1995’s Intoxicated Man is perhaps the most authentic of the two conversion collections; not straying too far from the original arrangements, aside from a few notable exceptions.  With long-time collaborator Anita Lane alluringly assuming the vocal roles of Bridget Bardot and Jane Birkin, the input of adaptable guest players and Harvey’s own multi-instrumentalist skills stretched to the max, the LP tackles a good range of Gainsbourg’s now better known works as well as interspersing some of his lesser-heard pieces.  Hence Harvey tackles several strands of Gainsbourg’s extensive career; such as the early-‘60s twisted jazz and tropical percussion phases with rhythmical flair (“Intoxicated Man” and “New York USA”), the late-‘60s pop-art purple patch with lustrous aplomb (“Ford Mustang,” “Initials B.B.” and “Bonnie & Clyde”) and the more weathered early-‘70s material with genuine pathos (“I Have Come To Tell You I’m Going”).  Whilst Harvey doesn’t attempt push his dry antipodean pipes beyond their natural range – which does mean some of the weaker tracks like “Sex Shop” and “Jazz In The Ravine” become a little too arid and meandering – Lane’s lead vocal turns on the lusty shimmering Bardot anthem “Harley Davidson” and a radically elegant reworking of “Overseas Telegram” are outstanding.

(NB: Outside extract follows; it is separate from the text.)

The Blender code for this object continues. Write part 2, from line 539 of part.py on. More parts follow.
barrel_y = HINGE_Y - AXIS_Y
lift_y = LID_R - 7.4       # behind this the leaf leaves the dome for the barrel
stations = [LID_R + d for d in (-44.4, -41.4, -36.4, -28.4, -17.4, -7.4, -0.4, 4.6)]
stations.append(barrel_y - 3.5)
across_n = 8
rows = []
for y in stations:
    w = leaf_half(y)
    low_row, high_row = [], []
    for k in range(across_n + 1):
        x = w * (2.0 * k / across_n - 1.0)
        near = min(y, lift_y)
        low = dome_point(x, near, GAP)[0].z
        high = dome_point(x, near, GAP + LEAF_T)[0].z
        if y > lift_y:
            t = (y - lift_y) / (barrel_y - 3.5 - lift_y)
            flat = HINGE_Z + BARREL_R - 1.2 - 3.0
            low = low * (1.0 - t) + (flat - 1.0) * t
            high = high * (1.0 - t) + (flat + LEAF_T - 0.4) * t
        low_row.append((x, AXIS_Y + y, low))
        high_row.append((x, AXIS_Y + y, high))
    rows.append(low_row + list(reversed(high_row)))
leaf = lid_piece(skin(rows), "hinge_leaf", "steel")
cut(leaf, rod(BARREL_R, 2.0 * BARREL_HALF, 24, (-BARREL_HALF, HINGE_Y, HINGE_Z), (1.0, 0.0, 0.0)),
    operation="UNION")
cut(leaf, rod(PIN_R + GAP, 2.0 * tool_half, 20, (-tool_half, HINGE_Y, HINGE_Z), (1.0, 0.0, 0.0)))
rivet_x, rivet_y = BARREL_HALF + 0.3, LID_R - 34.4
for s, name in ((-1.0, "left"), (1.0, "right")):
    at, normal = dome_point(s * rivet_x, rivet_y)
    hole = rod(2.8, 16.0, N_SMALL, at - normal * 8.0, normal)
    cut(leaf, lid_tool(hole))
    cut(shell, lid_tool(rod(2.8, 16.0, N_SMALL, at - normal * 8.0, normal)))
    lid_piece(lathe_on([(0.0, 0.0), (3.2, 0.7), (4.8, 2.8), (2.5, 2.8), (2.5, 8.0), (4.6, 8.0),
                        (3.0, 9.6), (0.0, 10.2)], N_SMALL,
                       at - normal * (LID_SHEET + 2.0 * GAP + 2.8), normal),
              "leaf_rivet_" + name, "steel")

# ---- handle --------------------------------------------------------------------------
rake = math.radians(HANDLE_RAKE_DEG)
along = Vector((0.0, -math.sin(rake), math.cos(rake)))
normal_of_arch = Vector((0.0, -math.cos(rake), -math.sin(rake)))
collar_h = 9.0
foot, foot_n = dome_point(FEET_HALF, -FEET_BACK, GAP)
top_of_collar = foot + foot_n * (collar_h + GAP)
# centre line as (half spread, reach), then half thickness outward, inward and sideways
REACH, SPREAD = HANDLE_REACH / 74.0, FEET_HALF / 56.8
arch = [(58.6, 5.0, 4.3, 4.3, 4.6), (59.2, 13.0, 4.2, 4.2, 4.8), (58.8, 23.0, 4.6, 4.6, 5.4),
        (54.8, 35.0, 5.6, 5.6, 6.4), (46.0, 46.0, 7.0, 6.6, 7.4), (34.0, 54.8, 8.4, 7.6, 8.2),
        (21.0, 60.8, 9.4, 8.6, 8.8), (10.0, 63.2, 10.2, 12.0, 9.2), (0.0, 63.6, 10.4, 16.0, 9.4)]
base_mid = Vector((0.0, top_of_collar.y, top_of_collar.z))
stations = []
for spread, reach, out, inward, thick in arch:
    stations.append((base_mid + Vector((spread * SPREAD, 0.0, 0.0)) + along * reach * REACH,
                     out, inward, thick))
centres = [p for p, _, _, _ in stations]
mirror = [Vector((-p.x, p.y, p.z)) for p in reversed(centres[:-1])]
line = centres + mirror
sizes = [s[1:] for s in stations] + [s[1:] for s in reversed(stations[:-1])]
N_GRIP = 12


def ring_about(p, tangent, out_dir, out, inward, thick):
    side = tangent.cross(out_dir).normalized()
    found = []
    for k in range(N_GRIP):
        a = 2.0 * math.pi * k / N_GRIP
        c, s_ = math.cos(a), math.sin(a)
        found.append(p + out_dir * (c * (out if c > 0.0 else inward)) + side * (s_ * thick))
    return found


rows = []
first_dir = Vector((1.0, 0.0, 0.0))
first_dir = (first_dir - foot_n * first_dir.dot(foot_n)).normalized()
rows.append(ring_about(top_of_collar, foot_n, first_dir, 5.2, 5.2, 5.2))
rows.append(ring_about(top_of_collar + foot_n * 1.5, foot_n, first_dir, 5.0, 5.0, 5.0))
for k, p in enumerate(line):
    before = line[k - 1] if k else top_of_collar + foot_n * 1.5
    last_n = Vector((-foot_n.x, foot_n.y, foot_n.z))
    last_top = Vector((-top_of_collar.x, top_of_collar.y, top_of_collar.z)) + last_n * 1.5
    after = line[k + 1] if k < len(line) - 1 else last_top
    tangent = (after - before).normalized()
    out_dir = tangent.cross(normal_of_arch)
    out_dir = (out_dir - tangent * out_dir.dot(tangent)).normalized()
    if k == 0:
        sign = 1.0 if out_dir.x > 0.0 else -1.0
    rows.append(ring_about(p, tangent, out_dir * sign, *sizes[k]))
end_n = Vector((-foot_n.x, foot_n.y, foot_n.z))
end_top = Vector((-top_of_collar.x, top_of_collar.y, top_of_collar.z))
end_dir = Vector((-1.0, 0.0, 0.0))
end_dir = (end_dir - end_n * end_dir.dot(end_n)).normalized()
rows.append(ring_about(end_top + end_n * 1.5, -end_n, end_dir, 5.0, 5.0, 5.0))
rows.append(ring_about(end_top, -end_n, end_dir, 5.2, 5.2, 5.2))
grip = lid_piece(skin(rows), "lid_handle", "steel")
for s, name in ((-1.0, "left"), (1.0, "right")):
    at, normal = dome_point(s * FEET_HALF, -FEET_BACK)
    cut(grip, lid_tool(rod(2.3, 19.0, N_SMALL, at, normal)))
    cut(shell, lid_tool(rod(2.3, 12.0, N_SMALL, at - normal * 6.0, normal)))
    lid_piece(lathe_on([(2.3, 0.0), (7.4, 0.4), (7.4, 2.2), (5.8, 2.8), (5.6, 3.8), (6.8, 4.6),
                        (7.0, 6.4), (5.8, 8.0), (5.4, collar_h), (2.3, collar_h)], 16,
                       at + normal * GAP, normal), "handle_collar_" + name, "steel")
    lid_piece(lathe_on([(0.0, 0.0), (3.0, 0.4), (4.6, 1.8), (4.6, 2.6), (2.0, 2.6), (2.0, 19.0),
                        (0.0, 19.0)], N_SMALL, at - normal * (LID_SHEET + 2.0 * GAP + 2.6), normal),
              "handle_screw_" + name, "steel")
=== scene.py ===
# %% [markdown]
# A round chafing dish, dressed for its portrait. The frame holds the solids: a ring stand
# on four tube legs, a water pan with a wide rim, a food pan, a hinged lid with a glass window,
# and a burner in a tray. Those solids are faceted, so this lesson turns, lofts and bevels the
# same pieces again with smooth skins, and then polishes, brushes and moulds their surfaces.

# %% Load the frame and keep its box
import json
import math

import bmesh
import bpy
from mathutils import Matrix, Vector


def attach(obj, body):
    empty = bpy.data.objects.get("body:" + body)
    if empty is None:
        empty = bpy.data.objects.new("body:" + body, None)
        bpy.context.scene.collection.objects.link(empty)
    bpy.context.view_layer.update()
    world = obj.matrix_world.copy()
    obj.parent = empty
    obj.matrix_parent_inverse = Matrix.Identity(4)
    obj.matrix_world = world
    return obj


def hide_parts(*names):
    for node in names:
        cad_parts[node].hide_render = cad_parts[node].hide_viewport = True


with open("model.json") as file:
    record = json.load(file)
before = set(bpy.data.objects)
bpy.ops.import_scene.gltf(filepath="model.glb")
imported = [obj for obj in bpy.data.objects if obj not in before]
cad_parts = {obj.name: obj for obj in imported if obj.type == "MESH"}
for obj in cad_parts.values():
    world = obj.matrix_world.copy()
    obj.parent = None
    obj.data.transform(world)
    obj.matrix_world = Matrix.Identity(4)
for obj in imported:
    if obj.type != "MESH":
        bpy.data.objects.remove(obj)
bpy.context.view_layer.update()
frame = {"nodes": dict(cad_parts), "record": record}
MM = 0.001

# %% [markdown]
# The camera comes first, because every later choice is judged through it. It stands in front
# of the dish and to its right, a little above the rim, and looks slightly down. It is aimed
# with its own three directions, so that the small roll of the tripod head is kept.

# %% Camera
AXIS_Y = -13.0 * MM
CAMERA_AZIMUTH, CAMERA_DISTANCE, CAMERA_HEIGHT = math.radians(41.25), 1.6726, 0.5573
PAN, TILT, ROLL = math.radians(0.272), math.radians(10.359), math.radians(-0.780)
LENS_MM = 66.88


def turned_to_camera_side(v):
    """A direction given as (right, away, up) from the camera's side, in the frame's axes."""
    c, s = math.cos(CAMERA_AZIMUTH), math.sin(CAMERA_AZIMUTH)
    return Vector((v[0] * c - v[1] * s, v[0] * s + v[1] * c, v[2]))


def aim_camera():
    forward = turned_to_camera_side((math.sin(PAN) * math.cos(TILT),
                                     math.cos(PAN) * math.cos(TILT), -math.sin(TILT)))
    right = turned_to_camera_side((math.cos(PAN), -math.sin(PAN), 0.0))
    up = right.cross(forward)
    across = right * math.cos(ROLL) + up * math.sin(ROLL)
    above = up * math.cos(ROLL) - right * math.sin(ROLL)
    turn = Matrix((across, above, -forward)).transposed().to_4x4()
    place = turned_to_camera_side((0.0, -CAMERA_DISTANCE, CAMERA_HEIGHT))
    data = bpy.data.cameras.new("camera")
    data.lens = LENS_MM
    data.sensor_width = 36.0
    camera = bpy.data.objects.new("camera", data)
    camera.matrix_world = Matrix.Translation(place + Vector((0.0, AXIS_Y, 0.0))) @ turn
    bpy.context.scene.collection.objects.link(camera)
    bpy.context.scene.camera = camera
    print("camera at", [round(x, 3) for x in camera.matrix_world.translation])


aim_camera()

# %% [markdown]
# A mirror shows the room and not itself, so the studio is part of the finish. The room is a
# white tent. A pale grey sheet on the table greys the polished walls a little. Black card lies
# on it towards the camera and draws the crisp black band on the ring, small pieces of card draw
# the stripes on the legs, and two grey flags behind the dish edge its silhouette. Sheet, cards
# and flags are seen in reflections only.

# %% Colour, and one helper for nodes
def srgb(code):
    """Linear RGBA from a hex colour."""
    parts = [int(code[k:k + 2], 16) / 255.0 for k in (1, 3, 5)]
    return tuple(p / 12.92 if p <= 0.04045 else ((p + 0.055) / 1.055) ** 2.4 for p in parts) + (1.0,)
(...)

In contrast to its predecessor, 1997’s Pink Elephants features Harvey taking a far more minimalistic and solitary approach, for most of the first eleven tracks that is.  Relying predominantly on stripped-down keyboard and drum-led configurations as well as a less cloaked vocal delivery, the adaptations are both more inventive and intimate than on Intoxicated Man, bringing the most romantic and darkest elements of the Gainsbourg songbook to the fore.  Thus, Harvey truly excels with the desolately beatific “Black Seaweed,” the spooky organ swirling of “Scenic Railway,” the dark funky “Requiem…,” the menacing “To All The Lucky Kids” and the brilliantly bitter “Manon.”  There’s still room left for Gainsbourg’s lacerating humour however, which Harvey brilliant brings vividly to life on “The Ticket Puncher Of Lilas” – which is a must-hear for anyone who has ever endured a mind-numbingly repetitive job.

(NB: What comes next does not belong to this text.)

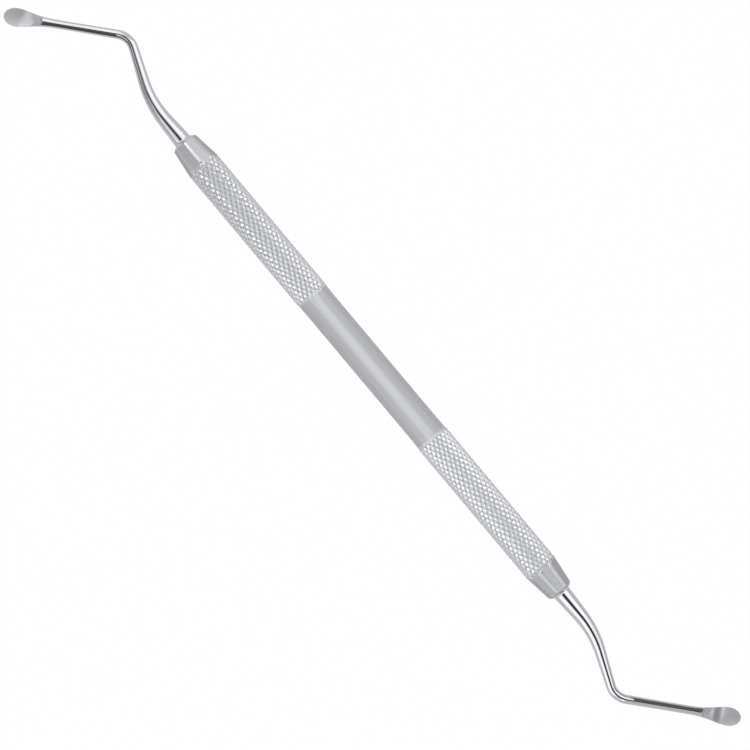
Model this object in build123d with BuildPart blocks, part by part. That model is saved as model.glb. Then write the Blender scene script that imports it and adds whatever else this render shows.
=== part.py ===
from build123d import *
from math import cos, exp, pi, radians, sin, sqrt, tan
import os

# A double-ended bone curette: a knurled bar handle and two bent working ends with
# spoon bowls. X runs along the handle, the bowls open towards +Z, and Z = 0 is the
# surface that the instrument lies on. All sizes are in millimetres.

# Handle: smooth middle, a knurled zone on each side, and a tapered end with flats
middle_length = 30.6
middle_radius = 2.86
knurl_length = 29.45
taper_length = 4.5
end_radius = 2.30
end_chamfer = 0.34
taper_angle = 7.6

# Diamond knurl: rows of crests half a pitch apart, turned half a tooth each row
knurl_starts = 20
knurl_row = 0.75
knurl_rise = 0.14
knurl_depth = 0.28
knurl_edge_step = 0.03

# Flats milled round each end, set off by the roll of the bar in the cutter
flat_count = 8
flat_end_radius = 2.21
flat_angle = 7.3
left_flat_roll = 0.0
right_flat_roll = 13.5

# Tang and bore, with the gap that the braze fills
tang_radius = 1.20
tang_length = 8.0
braze_gap = 0.02
bore_end_room = 0.5

# Shoulder and shank, which tapers fast at first and then hardly at all
shoulder_radius = 1.82
shoulder_land = 0.08
shoulder_fillet = 0.36
shank_root_radius = 1.53
shank_arm_radius = 0.71
taper_run = 10.8
taper_power = 1.3

# Bends of the shank, on its centreline from the shoulder's face
bend_distance = 8.74
bend_angle = 22.8
bend_radius = 18.0
incline_length = 11.67
elbow_angle = 63.3
elbow_radius = 3.3
arm_length = 21.5
section_pitch = 0.6

# Spoon bowl: the neck swells into a drop, which is ground flat on top and scooped out
bowl_length = 9.2
bowl_half_width = 1.57
bowl_tip_length = 2.1
bowl_half_depth = 0.85
bowl_lift = 0.10
flat_height = 0.40
flat_length = 6.3
ramp_angle = 45.0
scoop_length = 5.4
scoop_bottom_length = 2.8
scoop_depth = 0.50
scoop_tip_rise = 0.24
scoop_crown_radius = 10.0
scoop_pitch = 0.4

crest_radius = middle_radius + knurl_rise
groove_radius = crest_radius - knurl_depth
knurl_rows = round(knurl_length / knurl_row)
knurl_columns = 2 * knurl_starts
knurl_start = middle_length / 2
knurl_end = knurl_start + knurl_length
handle_half = knurl_end + taper_length
bore_radius = tang_radius + braze_gap
bore_depth = tang_length + bore_end_room
# The bar lies on two neighbouring lines of crests, so its axis is this high
axis_height = crest_radius * cos(pi / knurl_columns)
shoulder_length = shoulder_land + shoulder_fillet


def knurl_point(row, column):
    """A corner of the knurl: crest, groove or one of the plain rings that close it."""
    radius = crest_radius if (row + column) % 2 == 0 else groove_radius
    if row == 0:
        radius = middle_radius + knurl_edge_step
    if row == knurl_rows:
        radius = crest_radius
    angle = 2 * pi * (column + 0.5) / knurl_columns
    x = knurl_start + knurl_length * row / knurl_rows
    return Vector(x, radius * sin(angle), axis_height - radius * cos(angle))


def knurl_zone():
    """A closed bar of pyramids: each cell of the grid folds along its groove."""
    columns = range(knurl_columns)
    grid = [[knurl_point(row, column) for column in columns] for row in range(knurl_rows + 1)]
    facets = [Face(Wire.make_polygon(ring)) for ring in (grid[0], grid[-1])]
    for row in range(knurl_rows):
        for column in columns:
            near = grid[row][column]
            side = grid[row][column - 1]
            far = grid[row + 1][column]
            across = grid[row + 1][column - 1]
            if (row + column) % 2 == 0:
                halves = (near, side, far), (across, far, side)
            else:
                halves = (side, across, near), (far, near, across)
            facets += [Face(Wire.make_polygon(half)) for half in halves]
    return Solid(Shell(facets))


def shank_radius(distance):
    """Radius of the round shank at a distance along its centreline."""
    swelling = shank_root_radius - shank_arm_radius
    return shank_arm_radius + swelling * exp(-((distance / taper_run) ** taper_power))


def bowl_swell(share):
    """Share of the bowl's full width, from 0 at the neck to 1 at its widest place."""
    return sin(pi / 2 * share**2) ** 2


def scoop_floor(tip_distance):
    """Height of the scoop's line: it dips from the flat and rises again to the tip."""
    dip = min(1, (scoop_length - tip_distance) / (scoop_length - scoop_bottom_length))
    rise = max(0, 1 - tip_distance / scoop_bottom_length)
    return flat_height - scoop_depth * sin(pi / 2 * dip) ** 2 + scoop_tip_rise * rise**1.5


# Seats of the two working ends: the end faces of the handle, with X pointing outwards
bar_plane = Plane.XY.offset(axis_height)
bar_axis = Axis((0, 0, axis_height), (1, 0, 0))
right_seat = Plane((handle_half, 0, axis_height), x_dir=(1, 0, 0), z_dir=(0, 0, 1))
left_seat = Plane((-handle_half, 0, axis_height), x_dir=(-1, 0, 0), z_dir=(0, 0, 1))

# The form that the ends of the bar are turned and milled to, with the bores for the tangs
clear_radius = crest_radius + 2 * knurl_rise
taper_reach = (clear_radius - end_radius) / tan(radians(taper_angle))
with BuildPart() as turned_form:
    with BuildSketch(bar_plane) as half_profile:
        with BuildLine():
            Polyline(
                (-handle_half, 0),
                (-handle_half, end_radius),
                (-handle_half + taper_reach, clear_radius),
                (handle_half - taper_reach, clear_radius),
                (handle_half, end_radius),
                (handle_half, 0),
                close=True,
            )
        make_face()
        chamfer(half_profile.vertices().group_by(Axis.Y)[1], end_chamfer)
    revolve(axis=bar_axis)
    for seat, roll in ((left_seat, left_flat_roll), (right_seat, right_flat_roll)):
        with Locations(Plane(seat.origin, x_dir=seat.z_dir, z_dir=seat.x_dir)):
            with PolarLocations(flat_end_radius, flat_count, start_angle=roll + 180 / flat_count):
                Box(
                    clear_radius,
                    2 * clear_radius,
                    3 * taper_reach,
                    rotation=(0, -flat_angle, 0),
                    align=(Align.MIN, Align.CENTER, Align.CENTER),
                    mode=Mode.SUBTRACT,
                )
        with Locations(Plane(seat.origin, z_dir=seat.x_dir)):
            Cylinder(
                bore_radius,
                bore_depth,
                align=(Align.CENTER, Align.CENTER, Align.MAX),
                mode=Mode.SUBTRACT,
            )

# Knurled zones, trimmed where the taper and the flats run across their first rows
zone = knurl_zone()
with BuildPart() as right_knurl:
    add(zone)
    add(turned_form.part, mode=Mode.INTERSECT)
with BuildPart() as left_knurl:
    add(zone, rotation=(0, 0, 180))
    add(turned_form.part, mode=Mode.INTERSECT)

# Handle: smooth middle, two tapered ends and the knurled zones between them
with BuildPart() as handle:
    with Locations(Plane((0, 0, axis_height), z_dir=(1, 0, 0))):
        Cylinder(middle_radius, middle_length)
    for seat in (left_seat, right_seat):
        with Locations(Plane(seat.origin, z_dir=seat.x_dir)):
            Cylinder(crest_radius, taper_length, align=(Align.CENTER, Align.CENTER, Align.MAX))
    add(turned_form.part, mode=Mode.INTERSECT)
    add([left_knurl.part, right_knurl.part])
handle.part.label = "handle"

# Rounded tip of the bowl: half an ellipsoid that carries on the widest section
with BuildPart() as bowl_tip:
    Sphere(1)
    split(bisect_by=Plane.YZ, keep=Keep.TOP)
    scale(by=(bowl_tip_length, bowl_half_width, bowl_half_depth))

# Way of the wheel that scoops the bowl out: a slightly crowned face, drawn along the
# scoop's line and on past the tip
scoop_steps = round((scoop_length + bowl_tip_length) / scoop_pitch)
scoop_step = (scoop_length + bowl_tip_length) / scoop_steps
scoop_start = bowl_tip_length - scoop_length
with BuildPart() as scoop:
    with BuildLine(Plane.XZ) as scoop_line:
        Spline(
            [
                (scoop_start + scoop_step * step, scoop_floor(scoop_length - scoop_step * step))
                for step in range(scoop_steps + 1)
            ]
        )
    wheel_side = 2 * bowl_half_width
    wheel_rise = scoop_crown_radius - sqrt(scoop_crown_radius**2 - wheel_side**2)
    wheel_top = wheel_rise + 2 * bowl_half_depth
    with BuildSketch(Plane((scoop_start, 0, flat_height), x_dir=(0, 1, 0), z_dir=(1, 0, 0))):
        with BuildLine():
            ThreePointArc((-wheel_side, wheel_rise), (0, 0), (wheel_side, wheel_rise))
            Polyline(
                (wheel_side, wheel_rise),
                (wheel_side, wheel_top),
                (-wheel_side, wheel_top),
                (-wheel_side, wheel_rise),
            )
        make_face()
    sweep(path=scoop_line.line)

# Centreline of a working end, from the shoulder's far side to the bowl's widest place
bend_reach = bend_radius * tan(radians(bend_angle / 2))
elbow_reach = elbow_radius * tan(radians(elbow_angle / 2))
with BuildLine() as centreline:
    straight = Line((shoulder_length, 0), (bend_distance - bend_reach, 0))
    bend = JernArc(straight @ 1, straight % 1, bend_radius, -bend_angle)
    incline = PolarLine(bend @ 1, incline_length - bend_reach - elbow_reach, direction=bend % 1)
    elbow = JernArc(incline @ 1, incline % 1, elbow_radius, elbow_angle)
    slim_length = arm_length - elbow_reach - bowl_length - bowl_tip_length
    slim_arm = PolarLine(elbow @ 1, slim_length, direction=elbow % 1)
    bowl_line = PolarLine(slim_arm @ 1, bowl_length, direction=elbow % 1)
path = centreline.wire()
bowl_plane = Plane(path @ 1, x_dir=path % 1, z_dir=(0, 0, 1))

# Working end in its own place: its shoulder's face stands on the plane X = 0
with BuildPart() as end_form:
    # Tang, shoulder and the small fillet that runs into the shank
    root_radius = shank_radius(shoulder_length)
    with BuildSketch():
        with BuildLine():
            Polyline(
                (shoulder_length, root_radius),
                (shoulder_length, 0),
                (-tang_length, 0),
                (-tang_length, tang_radius),
                (0, tang_radius),
                (0, shoulder_radius),
                (shoulder_land, shoulder_radius),
            )
            Spline(
                (shoulder_land, shoulder_radius),
                (shoulder_length, root_radius),
                tangents=((0, -1), (1, 0)),
            )
        make_face()
    revolve(axis=Axis.X)

    # Shank, neck and bowl: one skin for each stretch of the centreline, through round
    # sections that turn oval along the bowl
    distance = shoulder_length
    for stretch in (straight, bend, incline, elbow, slim_arm, bowl_line):
        section_count = max(2, round(stretch.length / section_pitch))
        for index in range(section_count + 1):
            share = index / section_count
            swell = bowl_swell(share) if stretch is bowl_line else 0
            radius = shank_radius(distance + stretch.length * share)
            centre = stretch @ share + Vector(0, 0, bowl_lift * swell)
            forward = stretch % share
            with BuildSketch(Plane(centre, x_dir=Vector(0, 0, 1).cross(forward), z_dir=forward)):
                Ellipse(
                    radius + (bowl_half_width - radius) * swell,
                    radius + (bowl_half_depth - radius) * swell,
                )
        loft()
        distance += stretch.length
    with Locations(bowl_plane):
        with Locations((0, 0, bowl_lift)):
            add(bowl_tip.part)

    # The top of the neck and bowl is ground flat, with a ramp where the flat starts,
    # and the scoop runs on from the flat
    ramp_top = 2 * bowl_half_depth
    ramp_reach = (ramp_top - flat_height) / tan(radians(ramp_angle))
    flat_edge = bowl_tip_length - flat_length
    with BuildSketch(Plane(bowl_plane.origin, x_dir=bowl_plane.x_dir, z_dir=-bowl_plane.y_dir)):
        with BuildLine():
            Polyline(
                (flat_edge, flat_height),
                (2 * bowl_tip_length, flat_height),
                (2 * bowl_tip_length, ramp_top),
                (flat_edge - ramp_reach, ramp_top),
                close=True,
            )
        make_face()
    extrude(amount=2 * bowl_half_width, both=True, mode=Mode.SUBTRACT)
    with Locations(bowl_plane):
        add(scoop.part, mode=Mode.SUBTRACT)

# The same piece stands on both ends of the handle, half a turn apart
with BuildPart(right_seat) as right_end:
    add(end_form.part)
right_end.part.label = "right_working_end"
with BuildPart(left_seat) as left_end:
    add(end_form.part)
left_end.part.label = "left_working_end"

os.makedirs("parts", exist_ok=True)
export_step(handle.part, "parts/handle.step")
export_step(right_end.part, "parts/right_working_end.step")
export_step(left_end.part, "parts/left_working_end.step")
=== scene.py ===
# %% [markdown]
# # A double-ended bone curette
# This hand instrument is three pieces of stainless steel: a bar handle with a satin
# finish and two knurled zones, and two polished working ends brazed into its bores.
# It lies flat with both spoon bowls open to the viewer, on a white studio table.
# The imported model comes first, because every new surface has to sit exactly on it.
# Its box is kept.

# %% The frame
from math import cos, pi, radians, sin, tan

import bpy
import numpy as np
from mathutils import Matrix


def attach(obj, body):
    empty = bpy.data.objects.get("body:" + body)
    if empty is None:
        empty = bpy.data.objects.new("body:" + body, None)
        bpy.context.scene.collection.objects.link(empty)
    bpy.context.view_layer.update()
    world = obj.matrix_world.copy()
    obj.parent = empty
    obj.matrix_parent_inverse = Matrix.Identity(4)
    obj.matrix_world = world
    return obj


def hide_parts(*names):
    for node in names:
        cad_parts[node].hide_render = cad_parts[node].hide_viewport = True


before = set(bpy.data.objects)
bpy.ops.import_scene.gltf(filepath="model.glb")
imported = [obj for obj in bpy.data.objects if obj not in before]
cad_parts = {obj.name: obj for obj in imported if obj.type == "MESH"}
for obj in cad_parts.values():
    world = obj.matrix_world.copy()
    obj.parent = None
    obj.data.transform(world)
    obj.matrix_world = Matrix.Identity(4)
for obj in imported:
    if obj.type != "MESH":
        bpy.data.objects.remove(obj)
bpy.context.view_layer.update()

MM = 0.001
print("nodes from the model:", sorted(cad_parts))

# %% [markdown]
# ## The camera
# The picture was taken from straight above, with the instrument turned so that it
# runs from the upper left to the lower right. A camera can be aimed at a target, but
# one that looks straight down needs only a turn about its own line of sight. Its
# distance sets how much the two ends lean away from the lens. A table-top camera a
# little under half a metre up gives the small lean that the reflections show, and the
# lens is then chosen so that the picture spans 126 mm at the height of the handle's
# axis. The handle rests on its knurl, which holds that axis just under 3 mm up.

# %% The camera
CAMERA_HEIGHT = 450.0
CAMERA_TURN = 50.0
NEAREST_SEEN = 10.0
PICTURE_SPAN = 126.1
PICTURE_CENTRE = (1.34, -0.52)
SENSOR_WIDTH = 36.0
AXIS_HEIGHT = 2.9908

lens_data = bpy.data.cameras.new("table_top_camera")
lens_data.sensor_width = SENSOR_WIDTH
lens_data.lens = SENSOR_WIDTH * (CAMERA_HEIGHT - AXIS_HEIGHT) / PICTURE_SPAN
lens_data.clip_start = NEAREST_SEEN * MM
camera = bpy.data.objects.new("table_top_camera", lens_data)
camera.location = (PICTURE_CENTRE[0] * MM, PICTURE_CENTRE[1] * MM, CAMERA_HEIGHT * MM)
camera.rotation_euler = (0.0, 0.0, radians(CAMERA_TURN))
bpy.context.scene.collection.objects.link(camera)
bpy.context.scene.camera = camera
bpy.context.scene.view_settings.view_transform = "Standard"
print("lens in mm:", round(lens_data.lens, 1))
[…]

After the eleven main songs of Pink Elephants comes another suite of Serge covers, originally spread across Harvey and Lane singles/EPs released in 1995 and 1996.  Collectively, they act as reprise for the fuller Intoxicated Man sound (with Lane sharing vocal duties again), with highlights including a carnivalesque “Torrey Canyon,” a soaring “Who Is ‘In’ Who Is ‘Out’” and a wistful take on “The Ballad Of Melody Nelson.”  Nick Cave fans will also be tickled with his guest vocals next to Lane for a sultry but less randy version of “Je T’Aime…”  Finally, closing the book on this welcome reissue are two previously unreleased outtakes – an ugly deconstructed “Dr Jekyll” and a string-soaked “Run From Happiness” – which were probably left off originally for not quite fitting the seamless sequencing of the two albums but are good to have here now for added value and historical context.

Across its 34 gathered together tracks this twofer repackaging does a simple but effective job of underscoring Mick Harvey’s laudable sense of public service in extending the global reach of Serge Gainsbourg’s recorded legacy and his own remarkable skills as an studio craftsman. All told, this is an essential purchase for both Gainsbourg obsessives and followers of The Bad Seeds family tree.